Robert Darden has died nine times. His former students, Michael Brandt and Derek Haas, kill a character named Darden in every screenplay they write.
Darden, journalism, new media and public relations professor, said he knew immediately that his students Brandt and Haas had a gift for writing. He did not know they would go on to write several movies and TV shows or make this little incident a reoccuring theme in their work.
Before Brandt got his master’s degree from Baylor, he had a final project; he needed to make a movie. For this movie, he asked Darden to play a character that dies. Brandt received an A on the film and decided having Darden die was his good luck charm. From there, Darden’s repeated deaths were born.
Darden’s favorite death of his is in the movie “3:10 to Yuma.” Russell Crowe’s character kills a gang member and turns around and says, “Darden was stupid. Darden had to die.”
Brandt and Haas have this Darden character die in everything they’ve written, including “2 Fast 2 Furious,” “Catch That Kid,” “Wanted,” “The Double,” and “Grand Theft Auto IV.”
“Brandt and Haas turned it into a competition of who could kill me first,” Darden said.

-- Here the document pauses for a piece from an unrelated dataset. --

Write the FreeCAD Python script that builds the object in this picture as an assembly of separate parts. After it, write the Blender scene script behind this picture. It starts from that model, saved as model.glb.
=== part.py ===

Darden’s quickest death was in the first scene of the first episode of the TV show “Chicago Fire.” It is his death that incites the entire series.
Brandt and Haas also pay tribute to Michael Korpi, a Baylor film and digital media professor, by having a character named after him die in “2 Fast 2 Furious.”
Haas and Brandt met at Baylor in Darden’s screenwriting class and believe Baylor, that class and Darden played a big role in their success.
“You talk about someone who changed your life – that’s Bob Darden,” Haas told Baylor Magazine. “He was so charismatic and enthusiastic and cynical, yet he talked to us as adults.”
Darden knew from the first scripts they turned in that they would both be great writers.
“They’re storytellers. They write strong narratives with believable characters,” Darden said. “But most importantly, they are great critics and supporters of each other.”
Darden said he believes their partnership and mutual respect is what makes their writing so unique and successful. He believes because they have worked so hard together they have created two great writers instead of one.
Darden kept in touch with Brandt and Haas after they graduated moved to Los Angeles. He is extremely impressed with their writing but is even more impressed with their character.
“They do not take their success lightly. They know it is a blessing and a gift and do everything they can to give back,” Darden said. “Despite the Hollywood stereotype, these are great people.”
Grateful for the education they received at Baylor, Brandt and Haas are always looking to help other Baylor students and graduates.
Brandt and Haas have worked with several Baylor students are willing and eager to share their knowledge. They are both always been more than happy with the outcome when they give Baylor students a chance. Although they may have a bias they, believe Baylor graduates have qualities the film industry needs.
“Baylor was such an instrumental part of my career. Giving back it was never a question,” Haas told Baylor Magazine.
Plano junior Reed Nelson, a film and digital media major, said he finds confidence in Brandt and Haas’ story.
“Their success shows that the education and experiences we get at Baylor can help us to go on and do great things,” Nelson said. “I know with a Baylor film and digital media degree I can be successful and get to the top of my field.”